● STATED GOAL
Gather up every line that includes the string "joints".

● INPUT
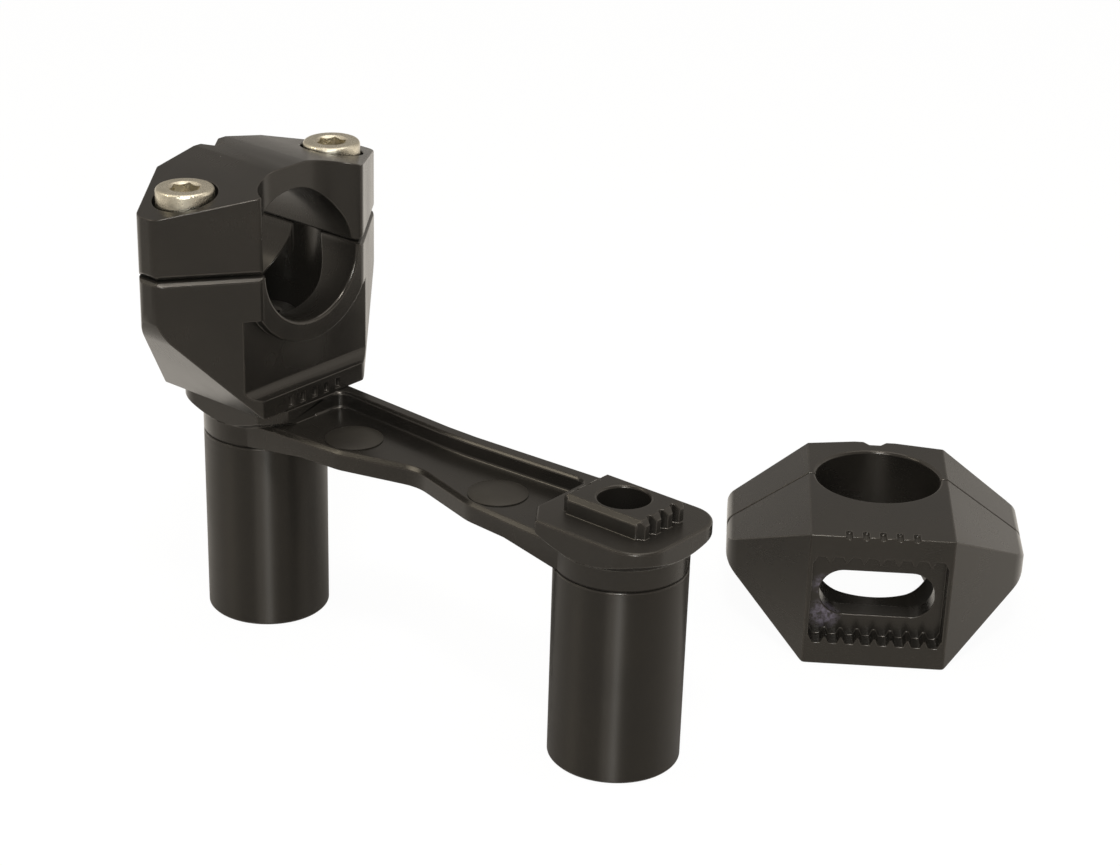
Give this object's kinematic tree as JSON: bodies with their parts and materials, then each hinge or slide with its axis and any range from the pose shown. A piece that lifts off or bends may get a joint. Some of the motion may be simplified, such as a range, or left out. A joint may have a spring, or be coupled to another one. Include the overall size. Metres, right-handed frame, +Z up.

---

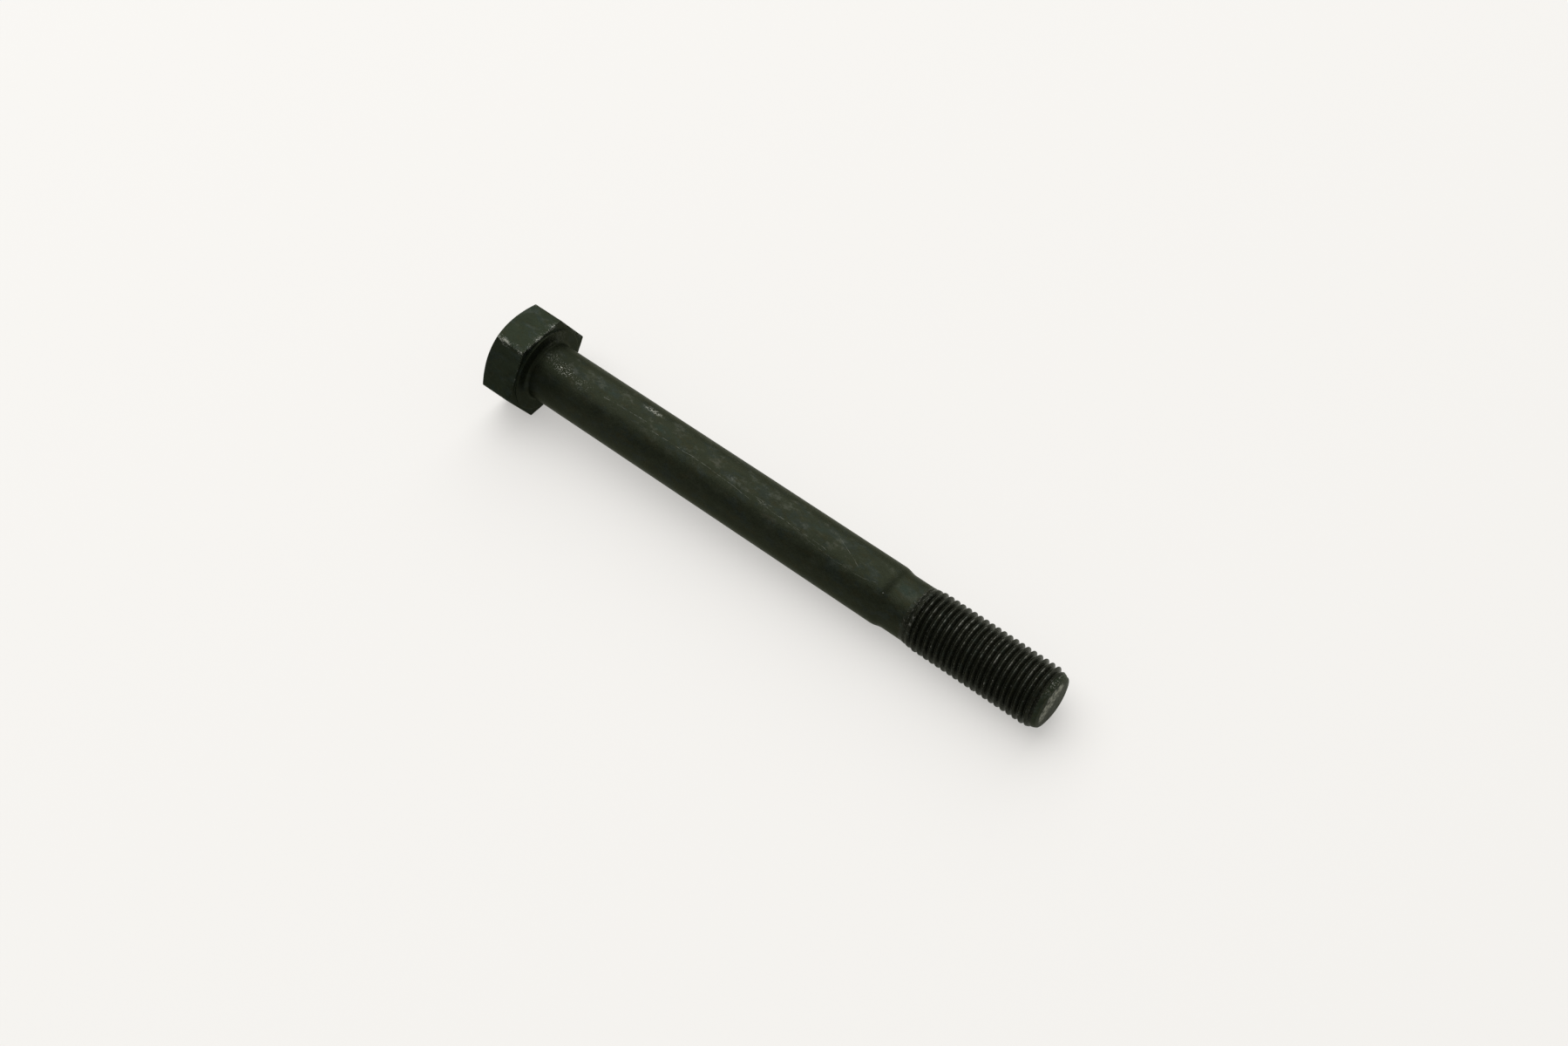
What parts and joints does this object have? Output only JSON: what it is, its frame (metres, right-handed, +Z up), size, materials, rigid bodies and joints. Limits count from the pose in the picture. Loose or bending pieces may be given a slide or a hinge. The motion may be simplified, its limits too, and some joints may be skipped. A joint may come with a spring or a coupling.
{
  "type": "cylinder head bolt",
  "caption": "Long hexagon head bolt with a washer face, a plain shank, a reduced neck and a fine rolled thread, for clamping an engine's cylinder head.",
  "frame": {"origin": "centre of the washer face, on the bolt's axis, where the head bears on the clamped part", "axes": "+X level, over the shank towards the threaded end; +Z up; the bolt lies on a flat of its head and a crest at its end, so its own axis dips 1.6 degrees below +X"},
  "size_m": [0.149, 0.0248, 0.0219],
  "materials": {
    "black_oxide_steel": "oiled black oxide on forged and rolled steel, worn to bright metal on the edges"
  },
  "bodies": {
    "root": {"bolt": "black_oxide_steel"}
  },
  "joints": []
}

● WRITTEN REPLY
What parts and joints does this object have? Output only JSON: what it is, its frame (metres, right-handed, +Z up), size, materials, rigid bodies and joints. Limits count from the pose in the picture. Loose or bending pieces may be given a slide or a hinge. The motion may be simplified, its limits too, and some joints may be skipped. A joint may come with a spring or a coupling.
  "joints": []